Chern insulators in two and three dimensions: A global perspective

We introduce a second-quantized field theory for Chern insulators in both two and three dimensions, where the Hamiltonian features a static vector potential that has the periodicity of the crystal's lattice and leads to the spontaneous breaking of time-reversal symmetry in the system's ground state. This vector potential generates a magnetic field at the microscopic level that may be thought of as arising due to local moments associated with one or more magnetic ions in each unit cell. We write the Chern invariants characterizing the topology of the occupied “valence” bands, namely the Chern number in two dimensions and the Chern vector in three dimensions, in terms of the fundamental quantities in this Hamiltonian field theory, such as Bloch functions and velocity matrix elements, leading to “global” expressions that are well-defined across the Brillouin zone and involve the full band structure of these systems.
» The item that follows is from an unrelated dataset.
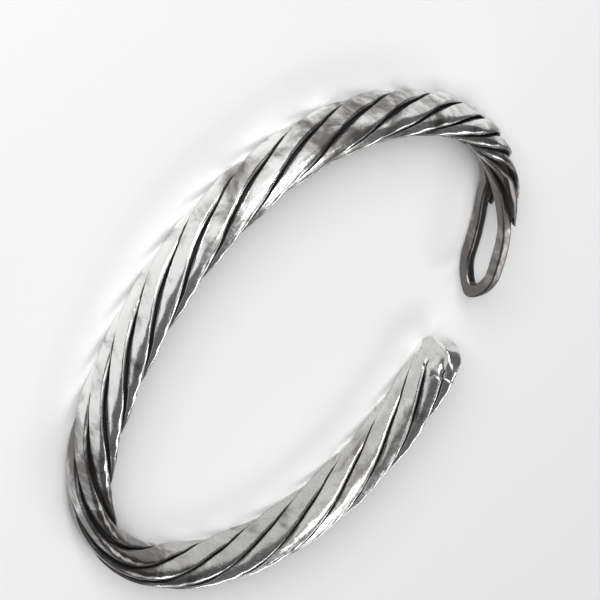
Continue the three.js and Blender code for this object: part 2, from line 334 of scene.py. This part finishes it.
def lobed(piece):
    """Rounds a strand at the edges of the band and presses it against its neighbours on the faces."""
    places = BandPlaces(piece)
    lowered = lobe_depth(places) * (1 - smooth_step(*VALLEY, places.from_groove))
    at_edge = smooth_step(*EDGE_OF_BAND, places.to_edge)
    swollen = LOBE_SWELL * at_edge * smooth_step(*CREST, places.from_groove)
    in_band = 1 - smooth_step(*BAND_END, places.length)
    pressed = PRESSED_INSIDE + places.outside * (PRESSED_OUTSIDE - PRESSED_INSIDE)
    pressed = pressed * (1 - smooth_step(*PRESSED_WALL, places.from_groove))
    closer = np.minimum(pressed, LARGEST_SHARE * places.from_groove)
    move_in_section(piece, places, (lowered - swollen) * in_band, -np.sign(places.past_groove) * closer * in_band)


strands = {}
for node_name in ("eye_wire", "strand_1", "strand_2", "strand_3", "strand_4"):
    strand = quad_copy(node_name, "rounded_" + node_name)
    corners = [len(face.vertices) for face in strand.data.polygons]
    rounded(strand)
    lobed(strand)
    dented(strand)
    strands[node_name] = strand
    print(strand.name, "had", corners.count(4), "quads and", corners.count(3), "triangles,",
          "has", len(strand.data.polygons), "faces")

# %% [markdown]
# The tip is a pool of solder over the strand ends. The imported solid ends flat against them, so its copy gets a
# collar: the flat back is extruded over the ends of the strands, as solder runs a little way along them.

# %% Cage of the soldered tip
TIP_LENGTH = 3.1
COLLAR_STEPS = (0.4, 0.6, 0.8)

tip = quad_copy("end_tip", "solder_tip")
inwards = band_axes(TIP_LENGTH)[0]
back_plane = band_place(TIP_LENGTH)
for face in tip.data.polygons:
    face.select = abs((Vector(face.center) - back_plane).dot(inwards)) < 0.02 * MM
select_only(tip)
bpy.ops.object.mode_set(mode="EDIT")
bpy.ops.mesh.select_mode(type="FACE")
for step in COLLAR_STEPS:
    bpy.ops.mesh.extrude_region_move(TRANSFORM_OT_translate={"value": inwards * step * MM})
bpy.ops.object.mode_set(mode="OBJECT")
rounded(tip, levels=3, crease=0.0)
print("solder tip with its collar:", len(tip.data.polygons), "faces")

# %% [markdown]
# The collar is drawn onto the band's oval section, and sinks a little below its surface at the far end, so that
# no step shows where it meets the strands. The grooves grow shallow in the solder and end. The side that faces
# the wrist is a flat field with a low rim, as on the real tip.

# %% Shape of the soldered tip
COLLAR_START = (1.8, 3.2)
COLLAR_SKIN = (0.6, 0.8)
COLLAR_END = (3.5, 4.9)
COLLAR_FULLNESS = 0.985
COLLAR_SINKS = 0.09
GROOVES_START = (1.0, 3.2)
GROOVE_SLOPE = (0.05, 0.9)
SOLDER_GROOVE = 0.1
TIP_ROUNDNESS = 2.4
RIM = (0.3, 0.75)
FIELD_END = (2.0, 3.4)
FIELD_DEPTH = 0.2

tip_places = BandPlaces(tip)
meets_band = smooth_step(*COLLAR_START, tip_places.length) * smooth_step(*COLLAR_SKIN, tip_places.full)
fullness = COLLAR_FULLNESS - COLLAR_SINKS * smooth_step(*COLLAR_END, tip_places.length)
to_band = meets_band * tip_places.reach * (1 - fullness / np.maximum(tip_places.full, 0.5))
runs_out = smooth_step(*GROOVES_START, tip_places.length)
between = 1 - smooth_step(*GROOVE_SLOPE, tip_places.from_groove)
from_end = np.clip(tip_places.length / TIP_LENGTH, 0, 1)
half_width = HALF_SECTION[1] * (1 - (1 - from_end) ** TIP_ROUNDNESS) ** (1 / TIP_ROUNDNESS)
from_rim = np.minimum(tip_places.length, half_width - np.abs(tip_places.up))
field_fades = 1 - smooth_step(*FIELD_END, tip_places.length)
field = smooth_step(*RIM, from_rim) * field_fades * (1 - tip_places.outside)
in_tip = to_band + runs_out * between * (SOLDER_GROOVE + lobe_depth(tip_places)) + FIELD_DEPTH * field
move_in_section(tip, tip_places, in_tip)
dented(tip)
print("deepest move in the tip:", round(float(in_tip.max()), 2), "mm")

# %% [markdown]
# The real grooves end on blackened metal, not on daylight. A heart of black metal lies inside the band, just
# under the bottoms of the grooves, and sends a branch into each leg of the eye. It is drawn as curves with an
# oval section, as a core wire would be, because a curve can grow thin towards the legs point by point.

# %% Blackened heart
HEART_HALF_SECTION = (1.18, 2.35)
HEART_START = 2.2
HEART_POINTS = 140
HEART_NARROWS = 0.27

bpy.ops.curve.primitive_bezier_circle_add(radius=MM)
core_section = bpy.context.object
core_section.name = "core_section"
core_section.scale = (*HEART_HALF_SECTION, 1)
bpy.ops.object.transform_apply(location=False, rotation=False, scale=True)

heart_curve = bpy.data.curves.new("groove_blackening", "CURVE")
heart_curve.dimensions = "3D"
heart_curve.bevel_mode = "OBJECT"
heart_curve.bevel_object = core_section
heart_curve.use_fill_caps = True
heart_curve.twist_mode = "Z_UP"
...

Considering spinor electrons, we also discuss the symmetry properties of our Hamiltonian in the context of the three discrete symmetries of the tenfold way classification scheme, as well as inversion symmetry and gauge transformations. And we use this field theory to study the long-wavelength response of Chern insulators to electromagnetic fields in the optical regime, extending the usual quantum anomalous Hall response that occurs in the static limit to finite frequencies.